Traditional birth attendant struggles with abandoned newborns

Some of the abandoned children at Nafula’s house. [Duncan Ocholla, Standard]

Sometime in August 2003, a high school student was brought to the doorstep of Metrine Nafula's home.

The girl was seven months pregnant and her mother wanted Ms Nafula, a midwife, to help the teenager get rid of the unborn baby.

Ms Metrine Nafula playing with the children at her place ...Photo/Duncan Ocholla/Standard

But Nafula flatly refused.

"I told them children were a gift from God and there was no reason to kill the baby. I offered to stay with the girl until she gave birth," Nafula, 54, said.

Protus Mkamba Maumo, husband to the midwife. .Photo/Duncan Ocholla/Standard

After the teenager delivered a healthy baby boy, the mother returned, this time demanding that the baby be quietly made to disappear.

Again, Nafula refused and ended up with the baby in her arms.

“After giving birth, the girl's mother brought me a white goat as a gift for taking care of her daughter. She then told me that she did not want the baby and that we should kill it, but I refused," she said.

Nafula grabbed the child from the other woman and went inside the house to fetch a warmer garment for the newborn. When she came back, both the teenager and her mother were gone.

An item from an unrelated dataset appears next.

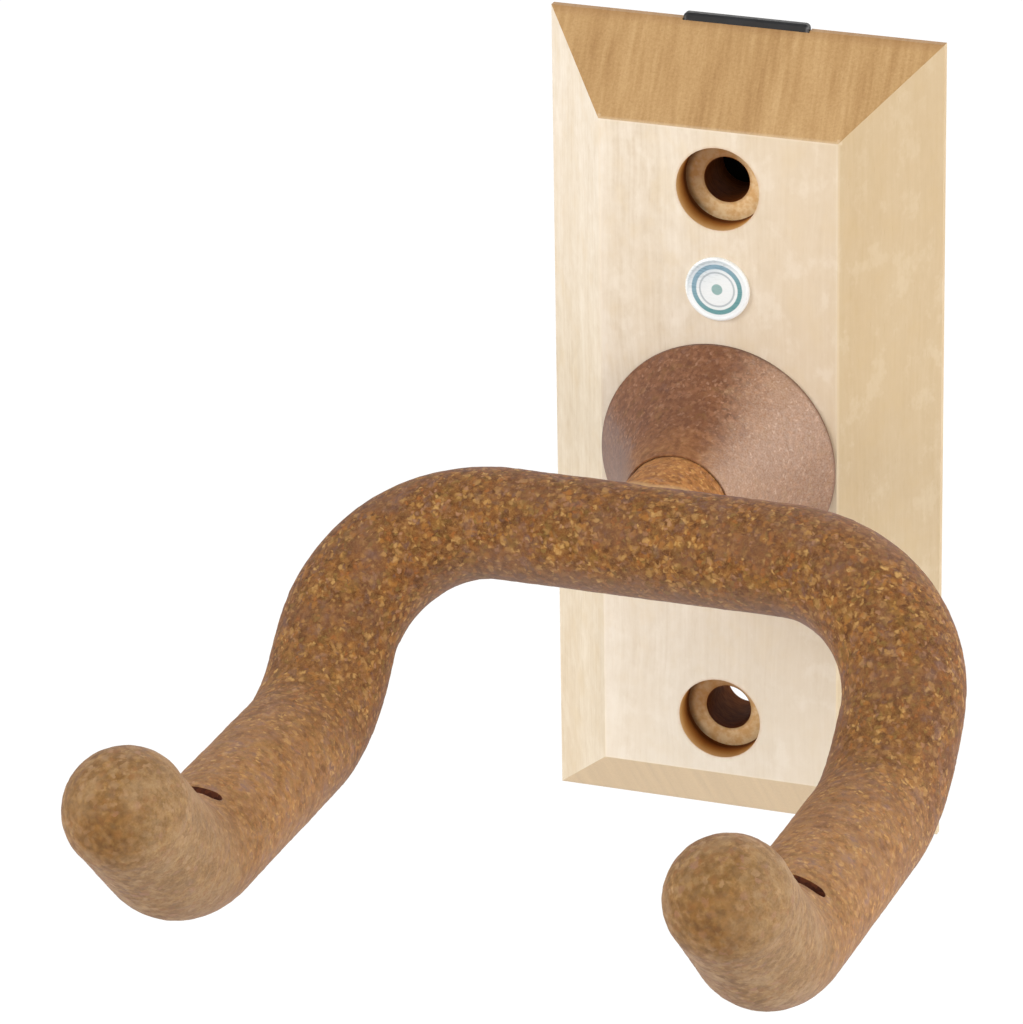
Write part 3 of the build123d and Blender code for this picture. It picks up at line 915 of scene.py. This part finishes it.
# ------------------------------------------------------------------ floor, light, camera
# From here on, places and sizes are in metres.
def floor_material():
    """Pale paper. Seen from above it glows like a lit sweep; from below it is clear."""
    graph = Material("studio_floor")
    paper = graph.place.noise(size=60.0)
    graph.paint({
        "Base Color": paper.ease(start=0.3, end=0.7).between((226, 226, 225), (232, 232, 231)),
        "Roughness": 0.9})
    below = graph.out("ShaderNodeNewGeometry", output="Backfacing")
    camera_ray = graph.out("ShaderNodeLightPath", output="Is Camera Ray")
    glow = graph.out("ShaderNodeEmission", {"Color": (1.0, 1.0, 1.0, 1.0), "Strength": 1.06})
    lit = graph.out("ShaderNodeMixShader",
                    {0: camera_ray * 0.94, 1: graph.surface.outputs[0], 2: glow})
    clear = graph.out("ShaderNodeBsdfTransparent")
    graph.fill(graph.output, {0: graph.out("ShaderNodeMixShader", {0: below, 1: lit, 2: clear})})
    return graph.data


def build_floor(cells=24, half=4.0, height=-0.26):
    bm = bmesh.new()
    spots = [-half + 2 * half * i / cells for i in range(cells + 1)]
    grid = [[bm.verts.new((x, y, 0.0)) for x in spots] for y in spots]
    for near, far in zip(grid, grid[1:]):
        for i in range(cells):
            bm.faces.new((near[i], near[i + 1], far[i + 1], far[i]))
    floor = new_object("studio_floor", bm, [floor_material()], smooth=False, outward=False)
    floor.location = (0.0, 0.0, height)


def build_world():
    """Soft light, strongest from +y and +x; the camera sees plain white."""
    world = bpy.data.worlds.new("studio_world")
    scene.world = world
    world.use_nodes = True
    world.node_tree.nodes.clear()
    graph = Graph(world.node_tree)
    x, y, z = graph.out("ShaderNodeTexCoord", output="Generated").xyz()
    overhead = z.ease(start=0.35, end=0.9)
    behind = (x * 0.45 + y * 0.88 + z * 0.15).ease(start=0.25, end=0.95)
    level = (0.50 + behind * 1.25) * overhead.linear(low=1.0, high=0.75, start=0.0, end=1.0)
    soft = graph.out("ShaderNodeBackground", {0: (1.0, 0.985, 0.965, 1.0), 1: level})
    plain = graph.out("ShaderNodeBackground", {0: (1.0, 1.0, 1.0, 1.0), 1: 1.0})
    camera_ray = graph.out("ShaderNodeLightPath", output="Is Camera Ray")
    mixed = graph.out("ShaderNodeMixShader", {0: camera_ray, 1: soft, 2: plain})
    graph.add("ShaderNodeOutputWorld", {0: mixed})


def softbox(name, place, aim, size, power, colour):
    light = bpy.data.lights.new(name, "AREA")
    light.shape = "RECTANGLE"
    light.size, light.size_y = size
    light.energy = power
    light.color = colour
    ob = bpy.data.objects.new(name, light)
    scene.collection.objects.link(ob)
    ob.location = place
    ob.visible_camera = False
    ob.rotation_mode = "QUATERNION"
    ob.rotation_quaternion = (Vector(aim) - Vector(place)).to_track_quat("-Z", "Y")


def build_camera():
    data = bpy.data.cameras.new("camera")
    data.sensor_fit = "AUTO"
    data.sensor_width = 36.0
    data.sensor_height = 36.0
    data.lens = 237.796875
    data.clip_start, data.clip_end = 0.01, 50.0
    camera = bpy.data.objects.new("camera", data)
    scene.collection.objects.link(camera)
    place = Vector((0.25364, -0.76487, 0.33355))
    right = Vector((0.938657, 0.344495, -0.015713))
    down = Vector((0.122313, -0.37518, -0.918847))
    ahead = Vector((-0.322433, 0.86056, -0.394301))
    turn = Matrix((right, -down, -ahead)).transposed().to_4x4()
    camera.matrix_world = Matrix.Translation(place) @ turn
    scene.camera = camera


build_floor()
build_world()
softbox("key_left", place=(-0.78, -0.74, 0.66), aim=(0.0, -0.03, 0.0),
        size=(0.60, 0.60), power=8.6, colour=(1.0, 0.99, 0.97))
softbox("rake_right", place=(1.02, -0.10, 0.34), aim=(0.0, -0.05, 0.0),
        size=(0.62, 0.62), power=6.0, colour=(1.0, 0.975, 0.965))
softbox("front_fill", place=(0.10, -1.10, 0.02), aim=(0.0, -0.03, 0.0),
        size=(0.60, 0.46), power=2.2, colour=(1.0, 0.98, 0.96))
build_camera()

bpy.context.view_layer.update()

“I went to the bedroom to get a towel to shield the baby from the cold but on coming back, I found they had disappeared,” she said.

Metrine Nafula. She has had to nurse the abandoned children. [Duncan Ocholla, Standard]

Mother arrested

She reported the matter to the Children’s Department and the teenager's mother was arrested. But the baby's mother has never been found.

That is how the midwife suddenly became a mother.

 
Some of the abandoned children with Ms Metrine Nafula at Kanduyi DEB Primary School...Photo/Duncan Ocholla/Standard

The child was put in Nafula's custody as the case dragged on and in court before he was eventually put under her care officially.

Today, he is a 15-year-old lad and one of 18 children abandoned by their mothers after Nafula helped them deliver.

Each case is unique and Nafula is able to recollect the events surrounding their births as if it were yesterday.

In the teenager's case, for instance, Nafula would later find out why the girl's mother wanted the baby dead. The teenager had given birth to her brother's child, which, according to local culture, was an abomination.

Over the years, Nafula has learnt to be prepared to be a new mother every time she helps a woman to deliver. 

The midwife recalls another case in 2006, when two babies she had helped to deliver were abandoned in her home.

On that day, she received five women in labour and attended to them with her husband.

“Three of them delivered around 4pm and the other two started experiencing labour pains at 8pm. While we helped the two to give birth, two of the three young girls who had delivered earlier vanished, leaving their babies,” Nafula said.

The couple heard the babies crying from the room and when they went to check on the two baby boys, did not find their mothers.

In another case in 2008, a woman in her early 20s claiming to be a university student went to give birth. After delivery, Nafula gave the mother water to go and bathe but she never returned.

“After waiting for 20 minutes, I decided to go and check on her because the child was hungry and wanted to breastfeed. She was missing. I bought glucose and mixed it with hot water and gave it to the baby,” she said.

“I fed him with cow milk until he grew up. He is 10 years old now and going to school ," she says.

In 2011, a woman in her late 20s, who was impregnated by her brother, gave birth to a baby boy and abandoned him at Nafula's place three days after delivering.

In 2013, yet another woman from Elgeyo Marakwet was referred to her after delivering at Bungoma District Hospital. She left the child with Nafula on grounds that if she went home with him he would be killed as she had conceived with a man who was not her husband.

Protus Mkamba Maumo, the husband of the midwife. ..Photo/Duncan Ocholla/Standard

All the children are in primary school but some who have finished cannot join secondary school as there is no fees.

“We don’t have a place we can call home. The leaking house we live in is a rented one,” said Nafula.

Her husband, Protus Maumo, 65, a night watchman, said the abandoned children were a nightmare to raise.

“We use up to 10kg of maize flour to make supper for them,” he said.